Andrew Hyde notes that Skribit is now publicly available.  We had been in private beta as we stabilized the product and environment, and are now open to anyone with a blog who’s interested in collecting reader feedback on what they should blog about.  We also added some nice features along the way, and cleaned up some gaps on the Skribit site.

One key focus for this release was closing the feedback loop.  We notify bloggers when they get new suggestions, give them weekly activity summaries, and notify suggestors when a blogger writes about their suggestion.  Simple, but critical in keeping the conversation going.

Startup South is showcasing the Skribit widget as it now renders correctly when the width is narrowed.  Narrow-sidebar-bloggers rejoice!

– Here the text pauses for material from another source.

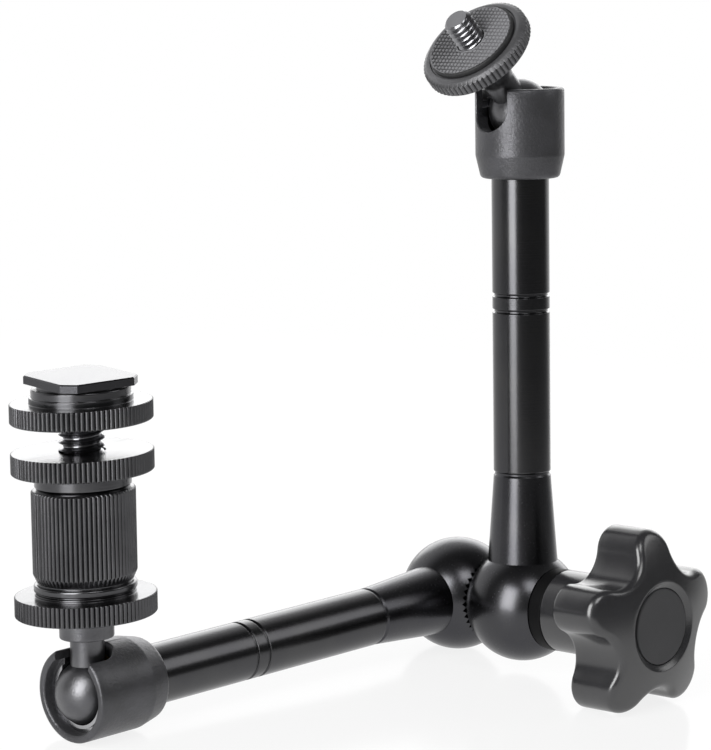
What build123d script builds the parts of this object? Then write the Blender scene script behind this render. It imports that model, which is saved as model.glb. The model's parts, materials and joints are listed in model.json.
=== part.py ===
"""Articulating friction arm: two tubes on a toothed twin-ball elbow that one knob clamps, with a slotted
ball socket at each end, a shoe mount on the lower ball and a camera screw on the upper ball.

Elbow frame, millimetres: the pivot axis is Y with the knob towards -Y, the mating plane of the two knuckles
is y = 0, the lower arm runs along -X and the upper arm stands near +Z. At the end everything is set down on
its three real feet: the lower socket, the lower knuckle and the knob's lobes.
"""
from build123d import *
from math import atan2, cos, degrees, pi, radians, sin, sqrt, tan
import os

# General
cut_over = 1.0
match_within = 0.01

# Arms
tube_r = 6.3
tube_wall = 1.9
tube_bore_r = tube_r - tube_wall
groove_at = (65.6, 69.1)
groove_width = 0.9
groove_depth = 0.45
seam_at = 29.8
seam_width = 0.8
seam_depth = 0.3
spigot_length = 9.0

# Elbow knuckles
knuckle_r = 12.6
mating_cut = 2.8
knuckle_offset = knuckle_r - mating_cut
cone_end_r = 7.7
flat_cut = 3.6
knuckle_flat_at = knuckle_r - flat_cut
tooth_count = 36
tooth_height = 0.55
tooth_tip_gap = 0.1
tooth_inner_r = 5.0

# Ball sockets
ball_r = 6.9
ball_fit = 0.1
socket_r = 9.75
socket_rear_r = 8.6
socket_taper_length = 5.0
socket_rear_fillet = 0.9
socket_rim_chamfer = 0.5
ball_depth = 4.9
slot_width = 10.0
slot_depth = 9.3
socket_length = 19.6
tube_grip = 3.6
lower_rim_at = 116.35
upper_rim_at = 114.3
ring_outer_r = 8.1
ring_front_depth = 2.0
ring_lip_width = 0.7
ring_step = 0.7
ring_back_depth = slot_depth - slot_width / 2

# Clamping train inside the arms
rod_r = 2.0
rod_fit = 0.2
seat_length = 4.0
seat_front_offset = 4.7
seat_travel_room = 0.7
seat_stop_gap = 0.05
bolt_r = 3.0
bolt_fit = 0.06
bolt_head_r = 4.9
bolt_head_length = 4.4
bolt_socket_flats = 5.0
bolt_socket_depth = 2.6
bolt_lead = 1.0
clamp_turns = 1.0
wedge_small_r = 3.6
wedge_large_r = 5.2
wedge_cone_length = 4.0
wedge_guide_length = 1.5
wedge_gap = 0.15
wedge_end_room = 1.4
chamber_fit = 0.1
web = 1.2
spring_wire_r = 0.42
spring_fit = 0.15
spring_end_play = 0.02
spring_turns = 4.5

# Knob
collar_r = 9.0
collar_length = 3.6
collar_edge = 0.5
knob_hub_r = 9.0
knob_hub_length = 13.0
knob_tip_r = 20.75
knob_valley_r = 13.8
knob_lobe_r = 5.2
knob_lobes = 5
knob_edge_length = 11.0
knob_dome_height = 4.4
knob_front_fillet = 1.5
knob_rear_fillet = 1.0
cap_r = 8.25
cap_thickness = 1.4
cap_fit = 0.15
cap_sink = 0.5
cap_glue = 0.2
cap_edge = 0.4
bevel_r = 9.7
bevel_depth = 0.75
insert_r = 5.5
insert_length = 14.0
insert_nose_r = 4.0
bolt_end_room = 1.0

# Lower head, heights above the ball centre
quarter_inch_r = 3.175
three_eighths_r = 4.7625
thread_fit = 0.05
shank_r = 3.5
shank_top = 11.6
stud_collar_r = 5.6
stud_collar_edge = 0.3
stud_collar_top = 16.5
stud_insert = 9.2
stud_end_gap = 0.4
wheel_r = 14.5
wheel_teeth = 88
knurl_depth = 0.42
wheel_edge = 0.45
lock_wheel_thickness = 4.3
lock_hub_r = 10.3
lock_hub_length = 2.8
lock_groove_r = 9.9
lock_groove_at = 0.8
lock_groove_width = 0.5
lock_lip_r = 10.5
lock_lip_edge = 0.8
lock_boss_r = 9.5
lock_boss_height = 0.4
barrel_r = 10.6
barrel_length = 19.0
barrel_teeth = 66
barrel_chamfer_in = 0.8
barrel_chamfer_up = 1.8
middle_hub_r = 9.85
middle_hub_step = 0.35
middle_hub_length = 3.3
middle_wheel_thickness = 4.3
post_gap = 6.1
post_chamfer = 0.5
shoe_wheel_thickness = 4.0
shoe_hub_r = 10.55
shoe_hub_step_r = 10.1
shoe_hub_length = 3.6
shoe_hub_step = 1.3
shoe_hub_edge = 0.2
foot_width = 18.5
foot_corner = 2.5
foot_thickness = 1.7
foot_edge = 0.25
post_spigot_r = 3.0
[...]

Lastly, my contribution (with gratitude to acts_as_commentable) – you can now comment on a suggestion.  Because the meaning of a suggestion isn’t always clear.

Major cred goes out to Calvin (the feature machine), Paul, Jason, Lance, Alan, Josh, and anyone else I’m missing who made this latest release possible.  These guys make burning free time on a second startup a pleasure.

P.S. – You may note that I don’t have Skribit on this blog.  It’s not that I don’t want to use it (I REALLY do), it’s that hosted WordPress blogs such as this can’t handle iFrame widgets.  Boo.